White space, back-of-house corridors and mechanical rooms can become bottlenecks. Retrofitting liquid into a dense existing hall may require losing revenue-generating rack positions.
- Can operations support liquid?
Technicians need new procedures for connection, maintenance, emergency response and leak management. A technically sound retrofit can still fail operationally.
- Does the tenant workload justify the capital?
Not every AI tenant needs 120 kW racks. Some inference workloads can run at lower density. Match the retrofit to contracted demand, not market panic.
- Can the retrofit be phased without downtime?

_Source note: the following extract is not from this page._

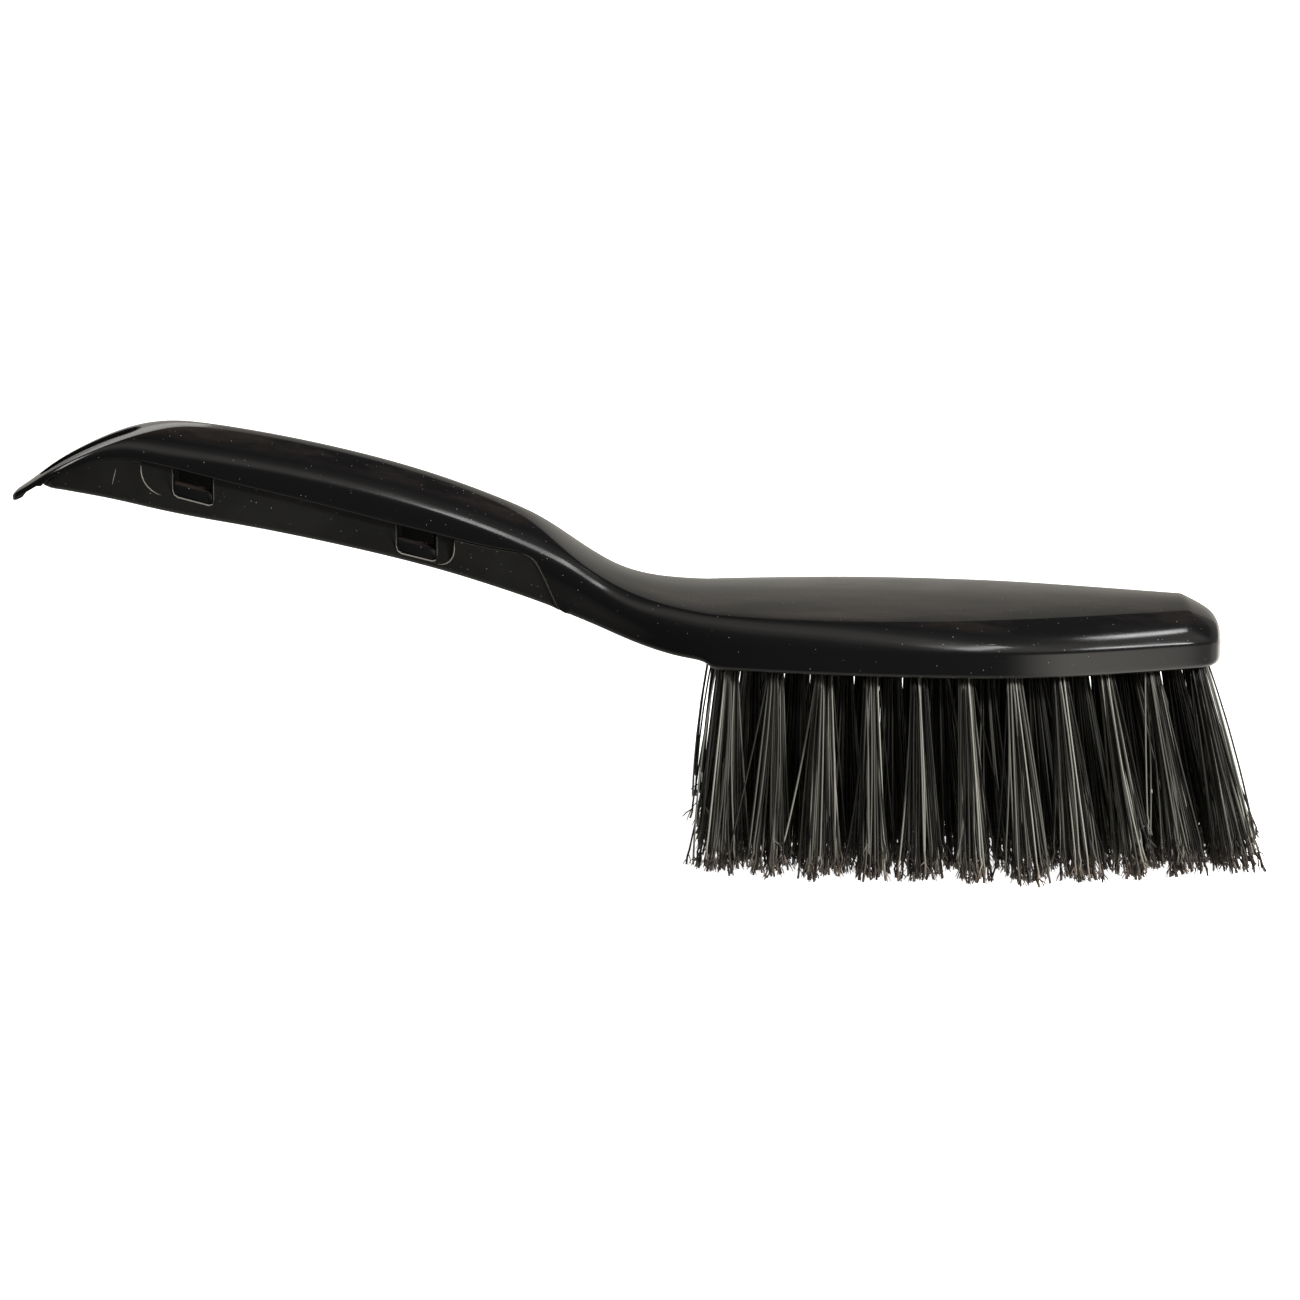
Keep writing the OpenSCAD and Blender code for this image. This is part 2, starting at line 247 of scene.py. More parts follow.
def prism(bm: BMesh, corners: Sequence[Vector], along: Vector) -> list[BMVert]:
    """Adds a closed prism.

    Args:
        bm: The bmesh it is added to.
        corners: The outline of its first face.
        along: The way and the length that the face is extruded.

    Returns:
        The prism's vertices.
    """
    start = bmesh.ops.create_circle(bm, cap_ends=True, segments=len(corners), radius=1.0)["verts"]
    for vert, corner in zip(start, corners):
        vert.co = corner
    face = next(f for f in bm.faces if set(f.verts) == set(start))
    grown = bmesh.ops.extrude_face_region(bm, geom=[face], use_keep_orig=True)["geom"]
    fresh = [item for item in grown if isinstance(item, BMVert)]
    bmesh.ops.translate(bm, verts=fresh, vec=along)
    bmesh.ops.recalc_face_normals(bm, faces=bm.faces)
    return [*start, *fresh]


def round_off(bm: BMesh, edges: Sequence[BMEdge], radius: float, segments: int) -> None:
    """Bevels edges to a round."""
    bmesh.ops.bevel(
        bm, geom=edges, offset=radius, offset_type="OFFSET", segments=segments, profile=0.5,
        affect="EDGES", clamp_overlap=True, material=-1,
    )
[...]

Existing facilities cannot always shut down large zones for mechanical work. Phasing, temporary capacity and tenant coordination become part of the underwriting.
Where AI helps
AI can accelerate retrofit feasibility by reading as-builts, equipment schedules, BMS exports, maintenance logs, power studies and tenant requirements. It can identify which halls have spare electrical capacity, where cooling assets are constrained and which retrofit options fit the current infrastructure.
Computer vision can compare site photos with drawings. Document AI can extract pump capacities, chiller schedules and electrical one-line data. Agentic workflows can maintain a live issue log across engineers, vendors and operators.
Human judgment still owns the final call. Liquid cooling retrofits involve reliability risk, tenant commitments, maintenance culture and capital allocation. AI can narrow the options. It should not decide that a live facility can tolerate a complex mechanical conversion.
The market is moving toward liquid-ready capacity. The winners will not be the owners who chase the most exotic cooling system. They will be the ones who know exactly which buildings can be upgraded, at what density, on what schedule and for which workload.